Tel Sokak'tan Sıraselviler'e yürümek isteyenlere polis biber gazı sıktı. 

Ancak, Beyoğlu Kaymakamlığı'nın yasak kararı ve İstanbul Valiliği'nin izinsiz gösteri ve yürüyüşe izin verilmeyeceği açıklamasının ardından Taksim Meydanı ve İstiklal Caddesi'nin bazı noktaları polis bariyerleri ile çevrildi.

Taksim ve Şişhane metro istasyonlarının kapatılmasına rağmen, kadınlar 'Feminist Gece Yürüyüşü'nü yapabilmek için Taksim yönüne doğru ilerleyişini sürdürüyor. Kadınlar bariyerlerle karşılaştıkları noktalarda yönlerini değiştirerek ara sokaklardan alana yaklaşmaya çalışıyor.

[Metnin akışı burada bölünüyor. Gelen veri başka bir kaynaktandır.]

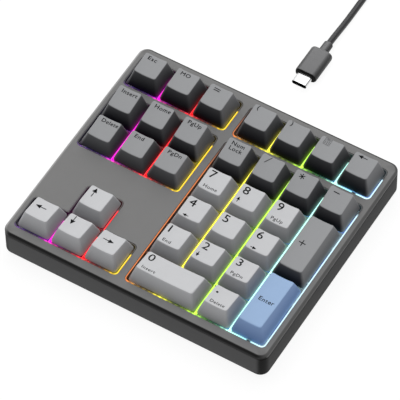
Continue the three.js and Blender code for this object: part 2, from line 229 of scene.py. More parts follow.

“BEŞİKTAŞ’A GEÇMEK İSTEYEN KADINLAR KADIKÖY İSKELESİ’NDE GÖZALTINA ALINDI”

Bu arada, akşamüzeri Kadıköy’den vapurla Beşiktaş’a geçmek ve oradan Taksim'e çıkmak için iskelede bekleyen bir grup kadın vapura binemeden gözaltına alındı.

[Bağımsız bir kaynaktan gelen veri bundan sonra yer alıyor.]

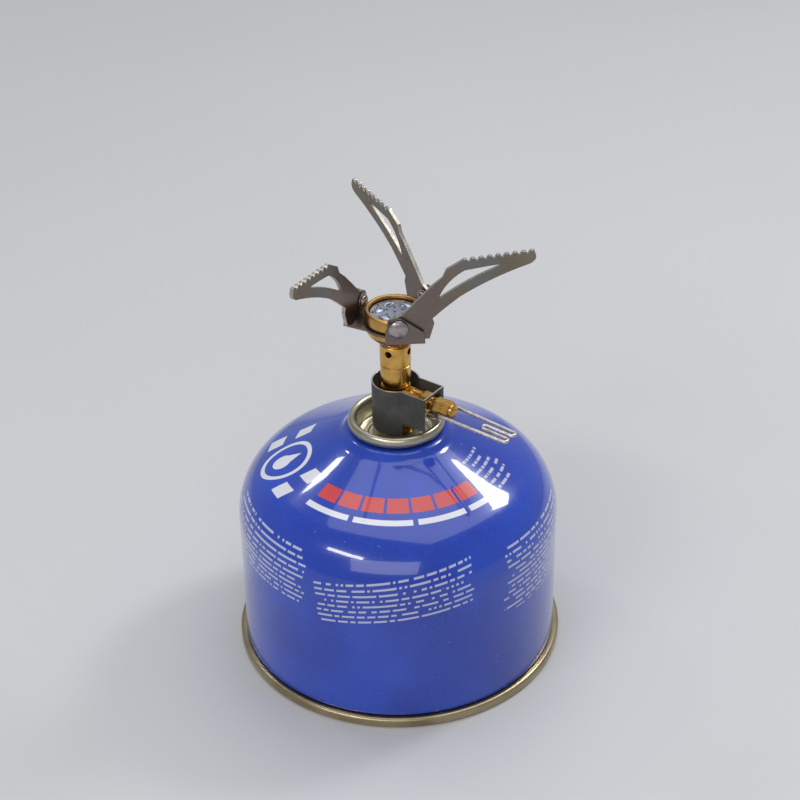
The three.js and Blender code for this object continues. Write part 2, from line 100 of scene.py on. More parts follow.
# ------------------------------------------------------------------ camera
def add_camera():
    eye = Vector((0.0, -0.5099, 0.4129))
    aim = Vector((0.00126, 0.0, 0.0912))
    roll = math.radians(0.887)
    lens = bpy.data.cameras.new("camera")
    lens.sensor_width = 36
    lens.lens = 84.0
    lens.clip_start = 0.01
    camera = bpy.data.objects.new("camera", lens)
    turn = (aim - eye).to_track_quat("-Z", "Y").to_matrix().to_4x4()
    camera.matrix_world = Matrix.Translation(eye) @ turn @ Matrix.Rotation(-roll, 4, "Z")
    bpy.context.scene.collection.objects.link(camera)
    bpy.context.scene.camera = camera


# ------------------------------------------------------------------ shader maths
class Signal:
    """A number that varies over a surface. Arithmetic on it adds Math nodes."""

    def __init__(self, finish, socket):
        self.finish = finish
        self.socket = socket

    def math(self, operation, *values):
        return self.finish.signal("ShaderNodeMath", {"operation": operation}, *values)

    def __add__(self, other):
        return self.math("ADD", self, other)

    def __sub__(self, other):
        return self.math("SUBTRACT", self, other)

    def __rsub__(self, other):
        return self.math("SUBTRACT", other, self)

    def __mul__(self, other):
        return self.math("MULTIPLY", self, other)

    def __truediv__(self, other):
        return self.math("DIVIDE", self, other)

    def __pow__(self, other):
        return self.math("POWER", self, other)

    def __gt__(self, other):
        return self.math("GREATER_THAN", self, other)

    def __lt__(self, other):
        return self.math("LESS_THAN", self, other)

    __radd__ = __add__
    __rmul__ = __mul__

    def floor(self):
        return self.math("FLOOR", self)

    def fraction(self):
        return self.math("FRACT", self)

    def size(self):
        return self.math("ABSOLUTE", self)

    def most(self, other):
        return self.math("MAXIMUM", self, other)

    def step(self, low, high):
        """0 below low, 1 above high and smooth between them."""
        settings = {"interpolation_type": "SMOOTHSTEP"}
        return self.finish.signal("ShaderNodeMapRange", settings, self, low, high, 0.0, 1.0)

    def between(self, low, high, soft):
        return self.step(low - soft, low + soft) * (1 - self.step(high - soft, high + soft))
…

Kurulan polis noktalarını aşmak isteyenler de dahil şu ana kadar 38 kadının gözaltına alındığı öğrenildi.

İstanbul Valiliği tarafından yapılan açıklamada "Sosyal medya yoluyla yapılan bazı paylaşımlarda; 8 Mart Dünya Kadınlar Günü münasebetiyle Taksim Meydanı ve çevresinde, çeşitli etkinlikler düzenleneceği yönünde çağrılar yapıldığı tespit edilmiştir. Beyoğlu Kaymakamlığımızca 08 Mart 2022 Salı günü Beyoğlu ilçemiz sınırları dahilindeki toplantı, yürüyüş, basın açıklaması, oturma eylemi, stant açma, çadır kurma, bildiri dağıtma vb. kanuna aykırı eylemlere; hak ve özgürlüklerin korunması ve suç işlenmesinin önlenmesi amacıyla 2911 sayılı Toplantı ve Yürüyüşleri Kanunu ve 5442 sayılı İl İdaresi Kanunu uyarınca müsaade edilmeyecektir" denilmişti.